THE TASK >>
Reproduce only the lines of the material below that start at the line containing "function unit(v) = v / norm(v);" and stop at the line containing "before = set(bpy.data.objects)". Keep both end lines.

DATASET RECORDS >>
:::

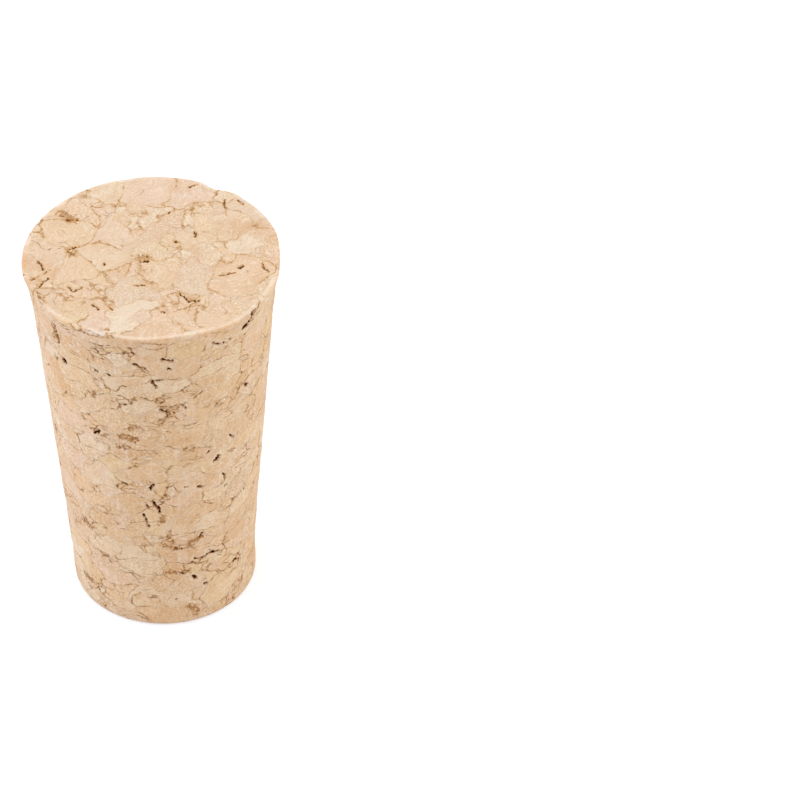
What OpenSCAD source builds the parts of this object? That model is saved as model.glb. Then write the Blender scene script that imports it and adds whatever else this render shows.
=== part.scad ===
// Tapered cork stopper, wide end up.
// One body of bonded cork granules, ground to a taper, cut square at both ends and tumbled,
// so that its two edges are softly rounded. It stands on its narrow end, centred on Z.

/* [Body] */
// Diameter across the wide end, which stays outside the neck
wide_d = 24; // [18:0.5:60]
// Diameter across the narrow end, which goes into the neck first
narrow_d = 17.5; // [8:0.5:23.5]
// Length from the narrow end's face to the wide end's face
length = 39; // [15:0.5:90]

/* [Edges] */
// Radius of the rounding around the wide end's rim
rim_r = 0.3; // [0.1:0.05:1.5]
// Radius of the rounding around the narrow end's foot
foot_r = 0.5; // [0.1:0.05:1.5]

/* [Hidden] */

// Steps in each rounded edge, and in the turn
EDGE_STEPS = 6;
$fn = 96;

function unit(v) = v / norm(v);
function turned(v, a) = [v.x * cos(a) - v.y * sin(a), v.x * sin(a) + v.y * cos(a)];

// Points of the arc of radius r that rounds the corner p, on the way from a to b.
// The outline runs anticlockwise, so that every corner turns left.
function rounded_corner(a, p, b, r) =
    let (
        back = unit(a - p),
        on = unit(b - p),
        half = acos(back * on) / 2,
        centre = p + unit(back + on) * r / sin(half),
        first = p + back * r / tan(half) - centre,
        sweep = 180 - 2 * half
    )
    [for (i = [0:EDGE_STEPS]) centre + turned(first, sweep * i / EDGE_STEPS)];

// Half section: out along the narrow face, up the taper, in along the wide face, down the axis
foot_centre = [0, 0];
foot_edge = [narrow_d / 2, 0];
rim_edge = [wide_d / 2, length];
rim_centre = [0, length];
half_section = concat(
    [foot_centre],
    rounded_corner(foot_centre, foot_edge, rim_edge, foot_r),
    rounded_corner(foot_edge, rim_edge, rim_centre, rim_r),
    [rim_centre]
);

module stopper() {
    color("BurlyWood") rotate_extrude() polygon(half_section);
}

stopper();
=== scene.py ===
import math

import bmesh
import bpy
import numpy as np
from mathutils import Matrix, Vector


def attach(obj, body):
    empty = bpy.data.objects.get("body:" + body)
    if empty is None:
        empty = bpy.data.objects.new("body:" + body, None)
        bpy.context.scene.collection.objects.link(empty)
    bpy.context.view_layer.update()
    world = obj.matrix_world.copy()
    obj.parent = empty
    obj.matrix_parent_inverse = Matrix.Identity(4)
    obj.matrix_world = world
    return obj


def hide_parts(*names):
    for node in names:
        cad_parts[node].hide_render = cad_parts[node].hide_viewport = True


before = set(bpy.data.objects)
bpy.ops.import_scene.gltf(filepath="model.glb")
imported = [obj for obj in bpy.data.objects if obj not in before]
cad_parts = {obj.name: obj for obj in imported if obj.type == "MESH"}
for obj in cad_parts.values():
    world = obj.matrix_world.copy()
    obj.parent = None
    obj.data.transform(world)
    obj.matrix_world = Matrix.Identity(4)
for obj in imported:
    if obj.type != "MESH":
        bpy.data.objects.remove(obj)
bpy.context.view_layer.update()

# ---------------------------------------------------------------- the cork body
# One tapered body of cork granules, 2 to 4 mm across, pressed flat and bonded with glue, then
# ground to its taper on a belt and cut square at both ends. The granules keep their own tones and
# grain, and where they don't quite meet the joints are open, which gives cork its dark flecks.

MM = 0.001
QUARTER = 96  # grid squares along each quarter of the turn, and across each end
RINGS = 186  # rings of squares up the side, rounded edges included
EDGE_RINGS = 5  # of those, on each rounded edge
FOOT_EDGE = 1 * MM  # the foot's rounding lies within this of the foot
RIM_EDGE = 0.5 * MM  # and the rim's within this of the wide end

# The outline of the part, from the flat of its foot to the flat of its wide end
cad_points = np.array([v.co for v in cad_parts["stopper"].data.vertices])
cad_radius = np.hypot(cad_points[:, 0], cad_points[:, 1])
outline = sorted({
    (round(z, 7), round(r, 5)) for z, r in zip(cad_points[:, 2], cad_radius) if r > 2 * MM
})
outline_z, outline_r = np.array(outline).T
length = outline_z[-1]
foot_end = np.searchsorted(outline_z, FOOT_EDGE) - 1
rim_start = np.searchsorted(outline_z, length - RIM_EDGE)

# A box of square faces: each end is a grid and each side a strip, so there is no pole
bm = bmesh.new()
bmesh.ops.create_cube(bm, size=2)
upright = [e for e in bm.edges if abs(e.verts[0].co.z - e.verts[1].co.z) > 1]
bmesh.ops.subdivide_edges(bm, edges=upright, cuts=RINGS - 1, use_grid_fill=True)
level = [e for e in bm.edges if abs(e.verts[0].co.z - e.verts[1].co.z) < 1e-6]
bmesh.ops.subdivide_edges(bm, edges=level, cuts=QUARTER - 1, use_grid_fill=True)
bmesh.ops.recalc_face_normals(bm, faces=bm.faces[:])
mesh = bpy.data.meshes.new("stopper_body")
bm.to_mesh(mesh)
bm.free()

# The box is drawn round: squares of its ends become circles, and its sides follow the outline
box = np.empty(len(mesh.vertices) * 3)
mesh.vertices.foreach_get("co", box)
box = box.reshape(-1, 3)
reach = np.maximum(np.abs(box[:, 0]), np.abs(box[:, 1]))
across = np.abs(box[:, 0]) >= np.abs(box[:, 1])
with np.errstate(divide="ignore", invalid="ignore"):
    slant = np.where(across, box[:, 1] / box[:, 0], box[:, 0] / box[:, 1])
slant = np.nan_to_num(slant) * math.pi / 4
turn = np.where(
    across,
    np.where(box[:, 0] > 0, slant, math.pi + slant),
    np.where(box[:, 1] > 0, math.pi / 2 - slant, -math.pi / 2 - slant),
)
run = np.concatenate([[0], np.cumsum(np.hypot(np.diff(outline_r), np.diff(outline_z)))])
ring = (box[:, 2] + 1) / 2 * RINGS
climb = np.interp(
    ring, [0, EDGE_RINGS, RINGS - EDGE_RINGS, RINGS], [0, run[foot_end], run[rim_start], run[-1]]
)
on_side = reach > 1 - 1e-6
radius = np.interp(climb, run, outline_r)
radius = np.where(on_side, radius, reach * np.where(box[:, 2] > 0, outline_r[-1], outline_r[0]))
height = np.interp(climb, run, outline_z)
place = np.stack([radius * np.cos(turn), radius * np.sin(turn), height], 1)

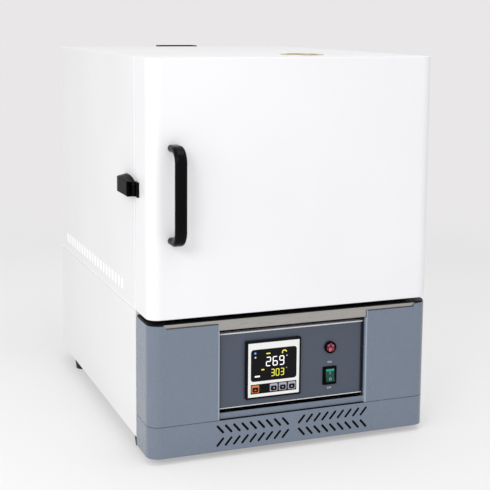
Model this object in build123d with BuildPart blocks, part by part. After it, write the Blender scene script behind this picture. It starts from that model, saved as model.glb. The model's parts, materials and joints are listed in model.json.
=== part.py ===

:::

SOLUTION FOR THIS EXERCISE >>
function unit(v) = v / norm(v);
function turned(v, a) = [v.x * cos(a) - v.y * sin(a), v.x * sin(a) + v.y * cos(a)];

// Points of the arc of radius r that rounds the corner p, on the way from a to b.
// The outline runs anticlockwise, so that every corner turns left.
function rounded_corner(a, p, b, r) =
    let (
        back = unit(a - p),
        on = unit(b - p),
        half = acos(back * on) / 2,
        centre = p + unit(back + on) * r / sin(half),
        first = p + back * r / tan(half) - centre,
        sweep = 180 - 2 * half
    )
    [for (i = [0:EDGE_STEPS]) centre + turned(first, sweep * i / EDGE_STEPS)];

// Half section: out along the narrow face, up the taper, in along the wide face, down the axis
foot_centre = [0, 0];
foot_edge = [narrow_d / 2, 0];
rim_edge = [wide_d / 2, length];
rim_centre = [0, length];
half_section = concat(
    [foot_centre],
    rounded_corner(foot_centre, foot_edge, rim_edge, foot_r),
    rounded_corner(foot_edge, rim_edge, rim_centre, rim_r),
    [rim_centre]
);

module stopper() {
    color("BurlyWood") rotate_extrude() polygon(half_section);
}

stopper();
=== scene.py ===
import math

import bmesh
import bpy
import numpy as np
from mathutils import Matrix, Vector


def attach(obj, body):
    empty = bpy.data.objects.get("body:" + body)
    if empty is None:
        empty = bpy.data.objects.new("body:" + body, None)
        bpy.context.scene.collection.objects.link(empty)
    bpy.context.view_layer.update()
    world = obj.matrix_world.copy()
    obj.parent = empty
    obj.matrix_parent_inverse = Matrix.Identity(4)
    obj.matrix_world = world
    return obj


def hide_parts(*names):
    for node in names:
        cad_parts[node].hide_render = cad_parts[node].hide_viewport = True


before = set(bpy.data.objects)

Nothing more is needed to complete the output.